* The data *

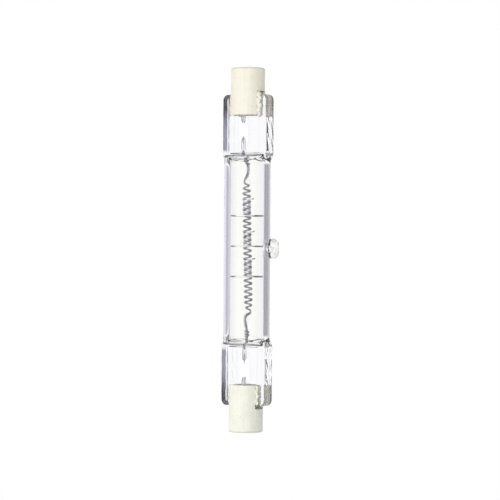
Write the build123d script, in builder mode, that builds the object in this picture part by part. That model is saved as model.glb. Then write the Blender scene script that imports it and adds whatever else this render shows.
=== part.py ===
from build123d import *
from math import asin, atan2, cos, degrees, hypot, pi, radians, sin
import os

os.makedirs("parts", exist_ok=True)

# Double-ended halogen lamp, in millimetres. It lies on its tube and on its exhaust tip.
# The origin is the middle of the tube. Y runs along the lamp, to end a at +Y and end b at -Y.
# X runs across the flat press seals and Z is up.
lamp_length = 78.0

# Clear quartz tube
tube_diameter = 10.0
tube_wall = 1.35
shoulder_length = 3.0
cavity_reach = 2.5
cavity_end_width = 6.9
cavity_end_height = 0.9
cavity_end_corner = 0.35

# Flat press seal at each end, with a rail along each side of a thin web
press_length = 12.95
press_width = 11.1
press_thickness = 3.2
web_width = 7.3
web_thickness = 1.6
recess_offset = 0.2
rail_corner = 0.45
rail_end_radius = 1.3

# Exhaust tip, where the filling tube was melted off
tip_height = 1.93
tip_radius = 2.0
tip_round = 0.9
tip_flare = 0.65
tip_root = 0.9
tip_place = 0.3
tip_bore_radius = 0.8
tip_bore_end_radius = 0.25
tip_bore_length = 2.2

# Ceramic cap at each end
cap_diameter = 7.3
cap_length = 10.1
cap_rim = 0.35
slot_width = 3.2
slot_depth = 5.1
press_gap = 0.65
recess_diameter = 3.8
recess_depth = 1.55
lead_room_diameter = 2.8
lead_room_depth = 1.5
stem_clearance = 0.05

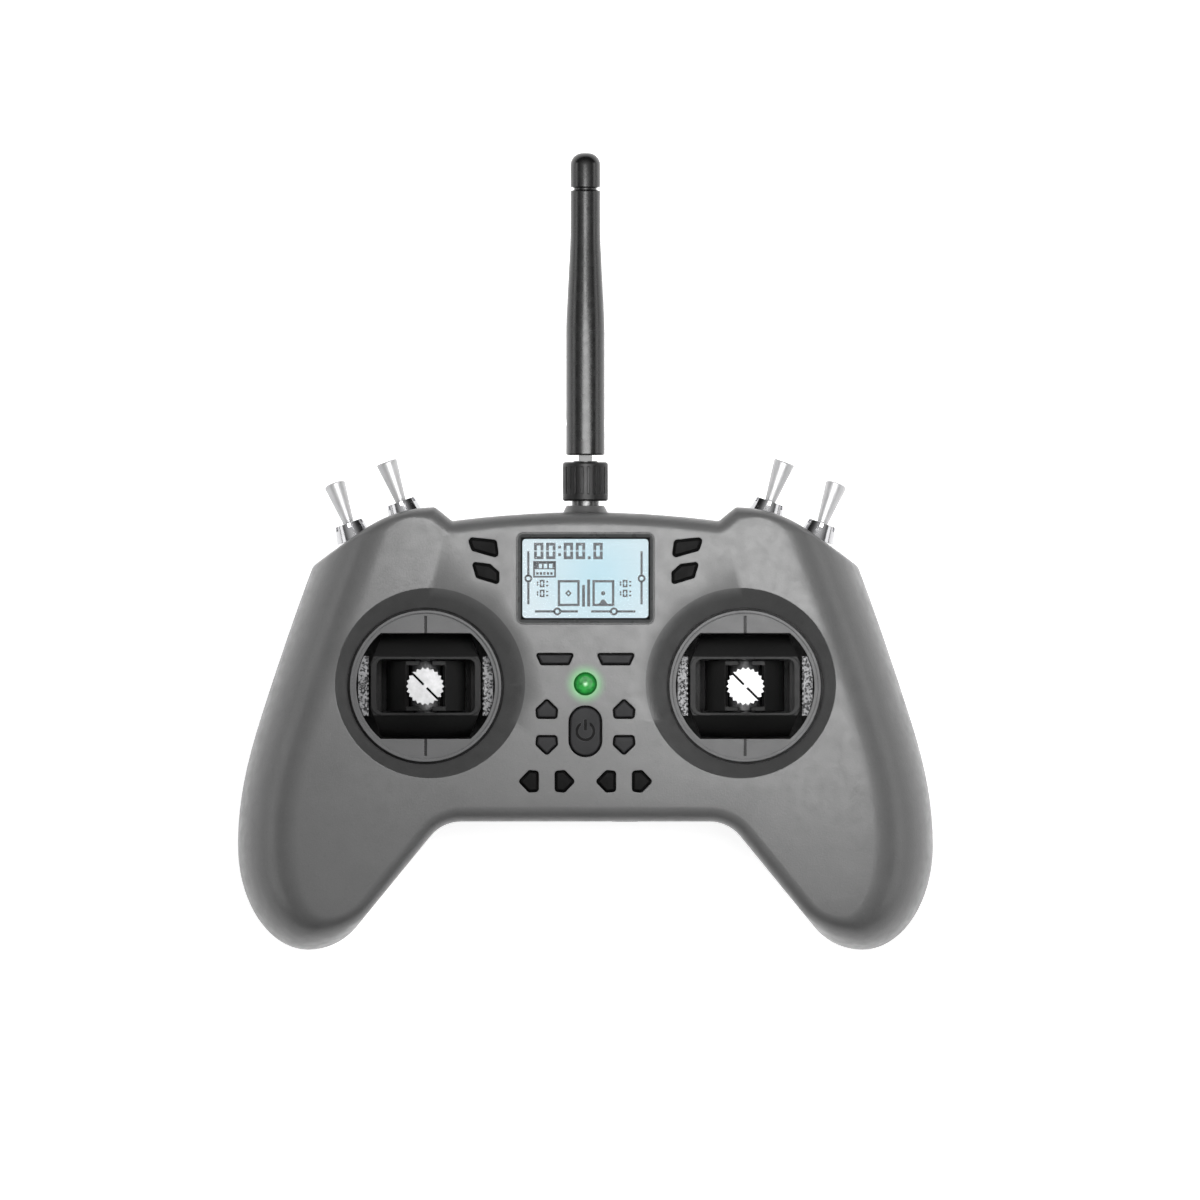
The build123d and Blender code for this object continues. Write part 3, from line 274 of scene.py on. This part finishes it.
# ---------------------------------------------------------------- kinds of material
def moulded(name, colour, rough, grain=0.45, depth=0.02, edge=0.25, wear_and_highlight=0.25,
            face=False, dark_fill_and_painted_shade_below=None, **sockets):
    """Moulded plastic: spark-eroded grain, faint flow marks, edges rubbed a little lighter (more on
    the buttons, as a painted highlight).
    """
    look = Look(name, colour, rough, **sockets)
    look.vary(size=9.0, spread=0.05)
    peaks = look.remap(look.noise(grain * 1.4, detail=1.0), 0.62, 0.75, 0.0, 0.16)
    look.tint(peaks, shade(colour, 1.5))
    pits = look.remap(look.noise(grain * 1.7, detail=1.0), 0.40, 0.28, 0.0, 0.16)
    look.tint(pits, shade(colour, 0.6))
    look.wear_and_highlight(radius=0.35, colour=shade(colour, 2.0, lift=0.02), strength=wear_and_highlight)
    if face:
        shade_dishes(look, colour)
    # Near-black below a height: painted shade on walls in gaps and grooves, and the dark fill of
    # the bezel's index marks
    if dark_fill_and_painted_shade_below:
        look.tint(look.below(dark_fill_and_painted_shade_below), shade(colour, 0.05))
    look.polish(size=2.5, low=rough - 0.06, high=rough + 0.06)
    look.round_edges(edge)
    look.relief(look.noise(grain, detail=3.0), depth)
    look.relief(look.noise(size=6.0), depth=0.02)
    if face:
        light_halo(look)
    return look.done()


def shade_dishes(look, colour):
    """Darkens the face inside the dishes round the sticks."""
    outer, inner = DISH_EDGE
    for side in (-1, 1):
        away = look.distance(side * DISH_X, DISH_Y)
        look.tint(look.remap(away, outer * MM, inner * MM, 0.0, 0.62), shade(colour, 0.12))


def light_halo(look):
    """The lamp's green light on the face round it."""
    inner, outer = HALO
    nearness = look.remap(look.distance(LED_X, LED_Y), inner * MM, outer * MM, 1.0, 0.0)
    strength = look.math("MULTIPLY", look.math("POWER", nearness, 2.2), 0.45)
    look.glow((0.10, 0.85, 0.16, 1.0), strength)


def metal(name, colour, rough, size=0.5, depth=0.004, speckle=0.0, metallic=1.0):
    """Machined metal: fine tool marks, uneven shine, rounded edges."""
    look = Look(name, colour, rough, Metallic=metallic)
    look.vary(size=3.0, spread=0.04)
    if speckle:
        dots = look.remap(look.noise(0.55, detail=1.0), 0.50, 0.60, 0.0, speckle)
        look.tint(dots, shade(colour, 0.15))
    look.wear_and_highlight(radius=0.25, colour=shade(colour, 1.2), strength=0.4)
    look.polish(size * 2, low=rough - 0.07, high=rough + 0.07)
    look.round_edges(0.15)
    look.relief(look.noise(size, detail=4.0), depth)
    return look.done()


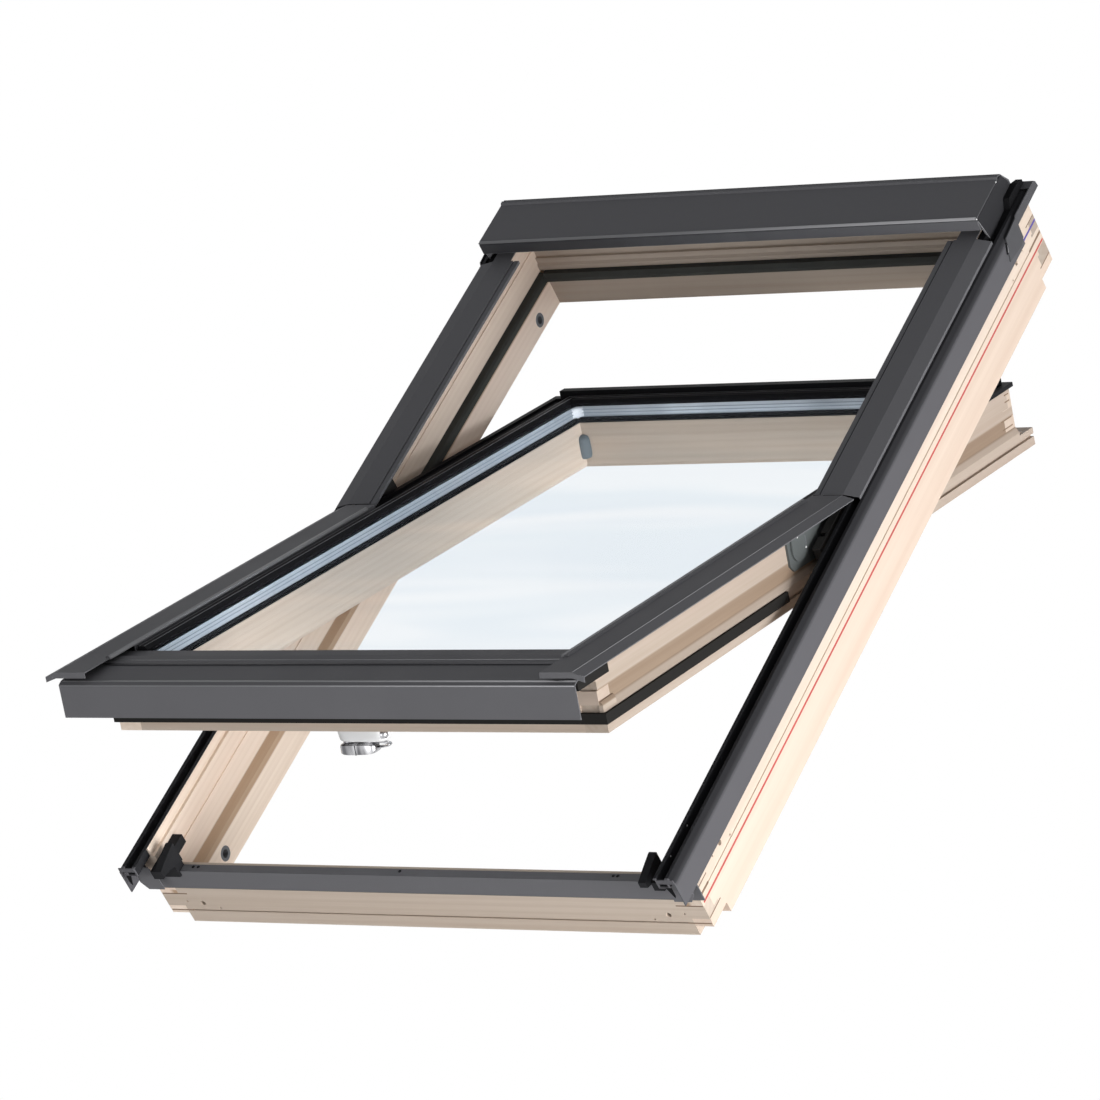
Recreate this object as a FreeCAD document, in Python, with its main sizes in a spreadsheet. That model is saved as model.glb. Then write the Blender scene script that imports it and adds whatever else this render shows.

* Written problem *
The records above must be output exactly, in full.

* Response to the task *
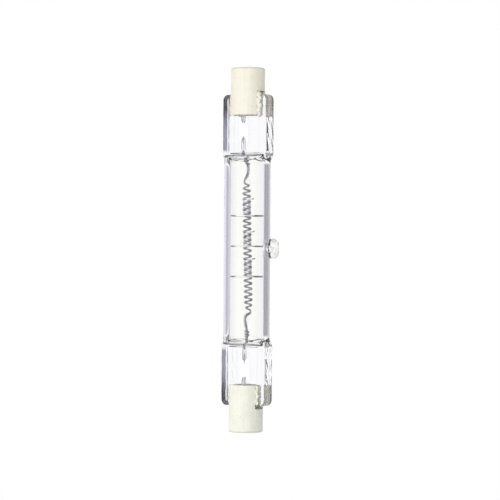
Write the build123d script, in builder mode, that builds the object in this picture part by part. That model is saved as model.glb. Then write the Blender scene script that imports it and adds whatever else this render shows.
=== part.py ===
from build123d import *
from math import asin, atan2, cos, degrees, hypot, pi, radians, sin
import os

os.makedirs("parts", exist_ok=True)

# Double-ended halogen lamp, in millimetres. It lies on its tube and on its exhaust tip.
# The origin is the middle of the tube. Y runs along the lamp, to end a at +Y and end b at -Y.
# X runs across the flat press seals and Z is up.
lamp_length = 78.0

# Clear quartz tube
tube_diameter = 10.0
tube_wall = 1.35
shoulder_length = 3.0
cavity_reach = 2.5
cavity_end_width = 6.9
cavity_end_height = 0.9
cavity_end_corner = 0.35

# Flat press seal at each end, with a rail along each side of a thin web
press_length = 12.95
press_width = 11.1
press_thickness = 3.2
web_width = 7.3
web_thickness = 1.6
recess_offset = 0.2
rail_corner = 0.45
rail_end_radius = 1.3

# Exhaust tip, where the filling tube was melted off
tip_height = 1.93
tip_radius = 2.0
tip_round = 0.9
tip_flare = 0.65
tip_root = 0.9
tip_place = 0.3
tip_bore_radius = 0.8
tip_bore_end_radius = 0.25
tip_bore_length = 2.2

# Ceramic cap at each end
cap_diameter = 7.3
cap_length = 10.1
cap_rim = 0.35
slot_width = 3.2
slot_depth = 5.1
press_gap = 0.65
recess_diameter = 3.8
recess_depth = 1.55
lead_room_diameter = 2.8
lead_room_depth = 1.5
stem_clearance = 0.05

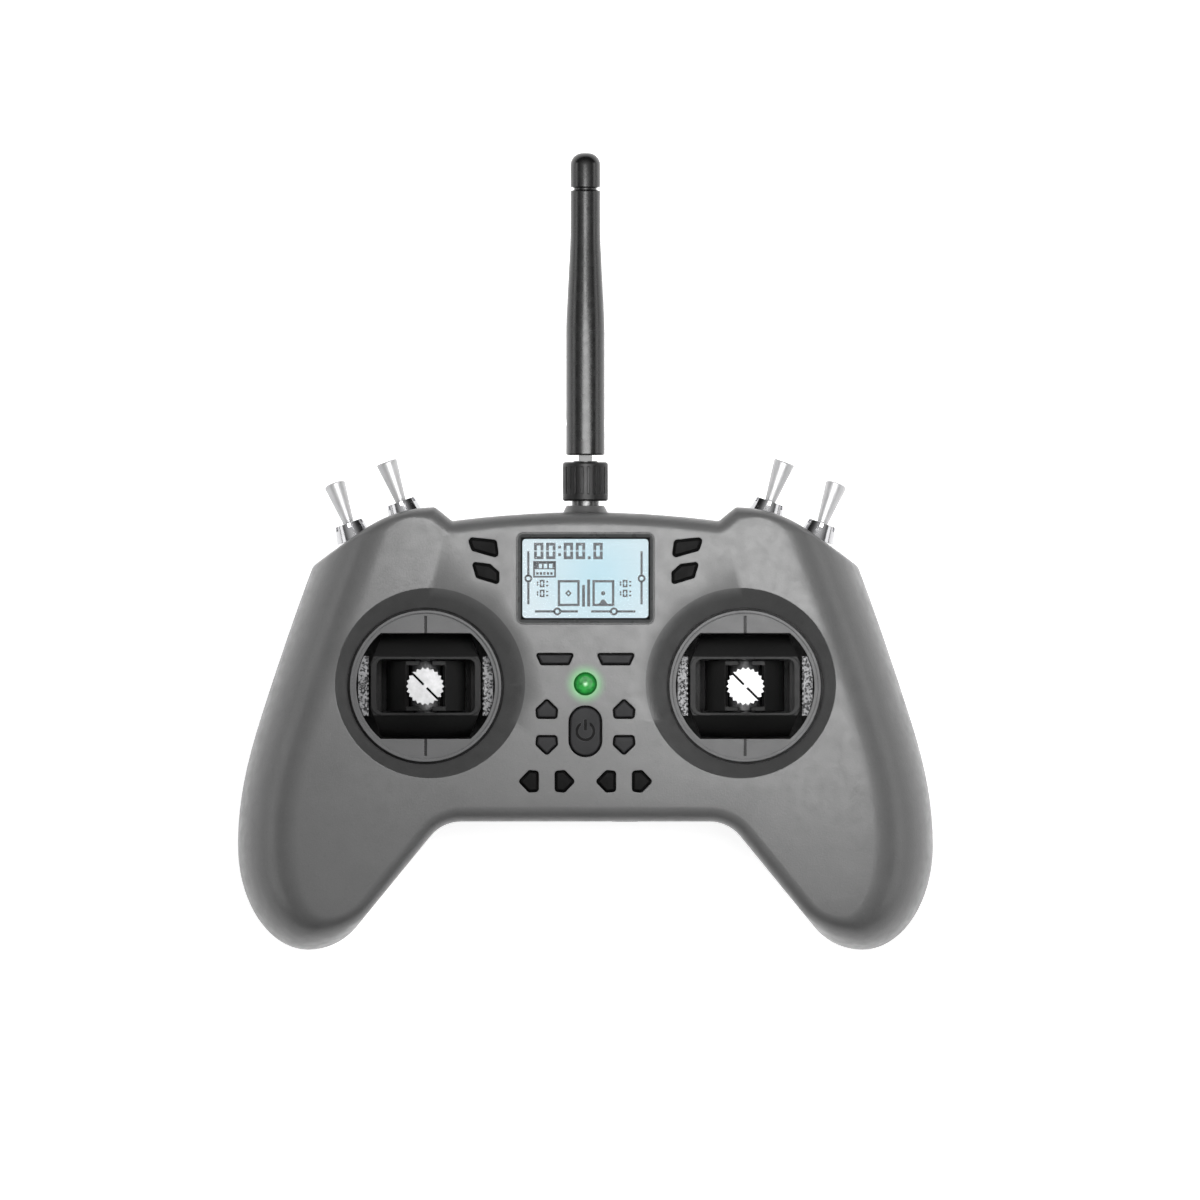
The build123d and Blender code for this object continues. Write part 3, from line 274 of scene.py on. This part finishes it.
# ---------------------------------------------------------------- kinds of material
def moulded(name, colour, rough, grain=0.45, depth=0.02, edge=0.25, wear_and_highlight=0.25,
            face=False, dark_fill_and_painted_shade_below=None, **sockets):
    """Moulded plastic: spark-eroded grain, faint flow marks, edges rubbed a little lighter (more on
    the buttons, as a painted highlight).
    """
    look = Look(name, colour, rough, **sockets)
    look.vary(size=9.0, spread=0.05)
    peaks = look.remap(look.noise(grain * 1.4, detail=1.0), 0.62, 0.75, 0.0, 0.16)
    look.tint(peaks, shade(colour, 1.5))
    pits = look.remap(look.noise(grain * 1.7, detail=1.0), 0.40, 0.28, 0.0, 0.16)
    look.tint(pits, shade(colour, 0.6))
    look.wear_and_highlight(radius=0.35, colour=shade(colour, 2.0, lift=0.02), strength=wear_and_highlight)
    if face:
        shade_dishes(look, colour)
    # Near-black below a height: painted shade on walls in gaps and grooves, and the dark fill of
    # the bezel's index marks
    if dark_fill_and_painted_shade_below:
        look.tint(look.below(dark_fill_and_painted_shade_below), shade(colour, 0.05))
    look.polish(size=2.5, low=rough - 0.06, high=rough + 0.06)
    look.round_edges(edge)
    look.relief(look.noise(grain, detail=3.0), depth)
    look.relief(look.noise(size=6.0), depth=0.02)
    if face:
        light_halo(look)
    return look.done()


def shade_dishes(look, colour):
    """Darkens the face inside the dishes round the sticks."""
    outer, inner = DISH_EDGE
    for side in (-1, 1):
        away = look.distance(side * DISH_X, DISH_Y)
        look.tint(look.remap(away, outer * MM, inner * MM, 0.0, 0.62), shade(colour, 0.12))


def light_halo(look):
    """The lamp's green light on the face round it."""
    inner, outer = HALO
    nearness = look.remap(look.distance(LED_X, LED_Y), inner * MM, outer * MM, 1.0, 0.0)
    strength = look.math("MULTIPLY", look.math("POWER", nearness, 2.2), 0.45)
    look.glow((0.10, 0.85, 0.16, 1.0), strength)


def metal(name, colour, rough, size=0.5, depth=0.004, speckle=0.0, metallic=1.0):
    """Machined metal: fine tool marks, uneven shine, rounded edges."""
    look = Look(name, colour, rough, Metallic=metallic)
    look.vary(size=3.0, spread=0.04)
    if speckle:
        dots = look.remap(look.noise(0.55, detail=1.0), 0.50, 0.60, 0.0, speckle)
        look.tint(dots, shade(colour, 0.15))
    look.wear_and_highlight(radius=0.25, colour=shade(colour, 1.2), strength=0.4)
    look.polish(size * 2, low=rough - 0.07, high=rough + 0.07)
    look.round_edges(0.15)
    look.relief(look.noise(size, detail=4.0), depth)
    return look.done()


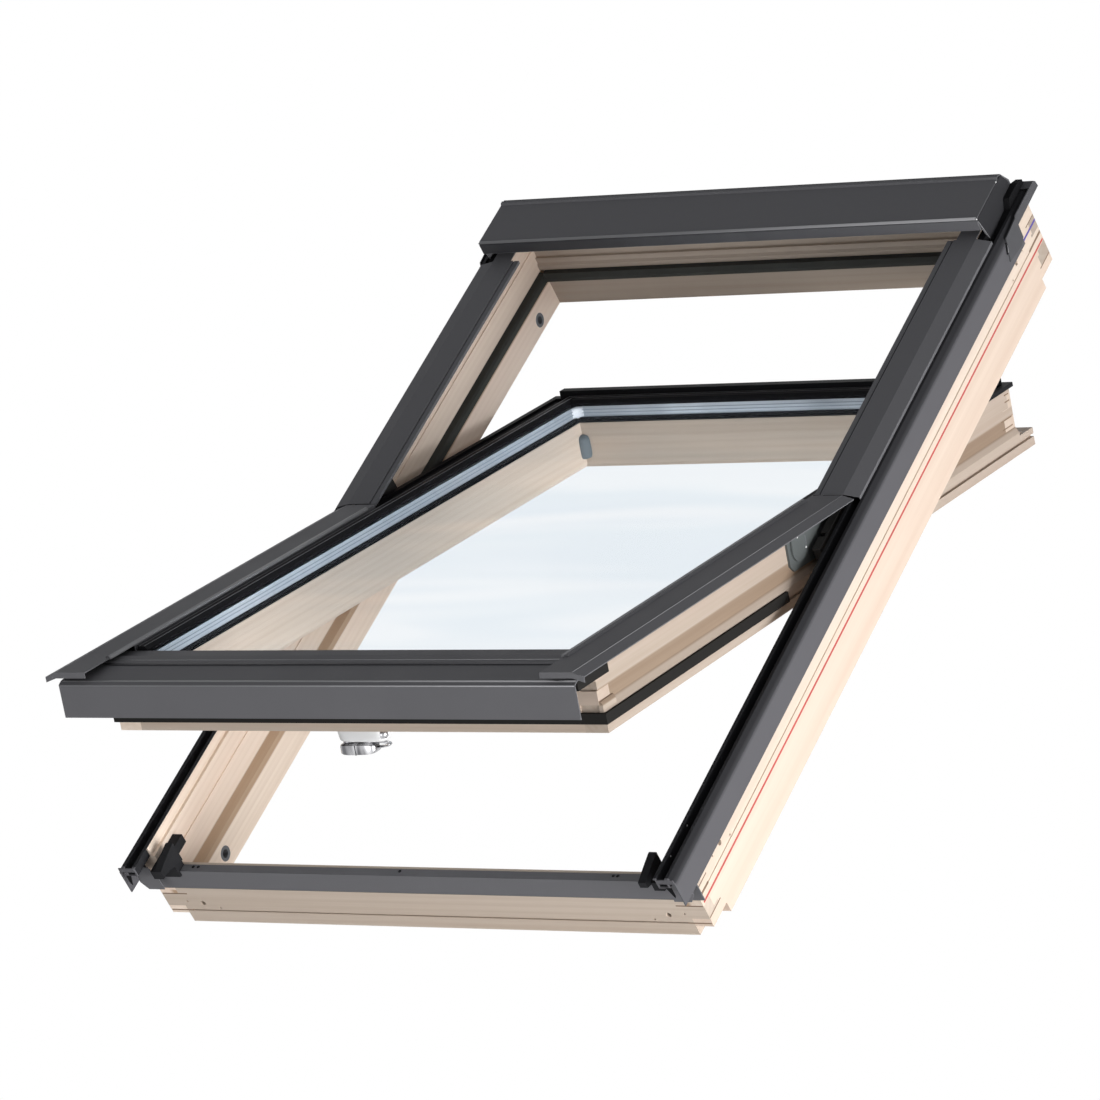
Recreate this object as a FreeCAD document, in Python, with its main sizes in a spreadsheet. That model is saved as model.glb. Then write the Blender scene script that imports it and adds whatever else this render shows.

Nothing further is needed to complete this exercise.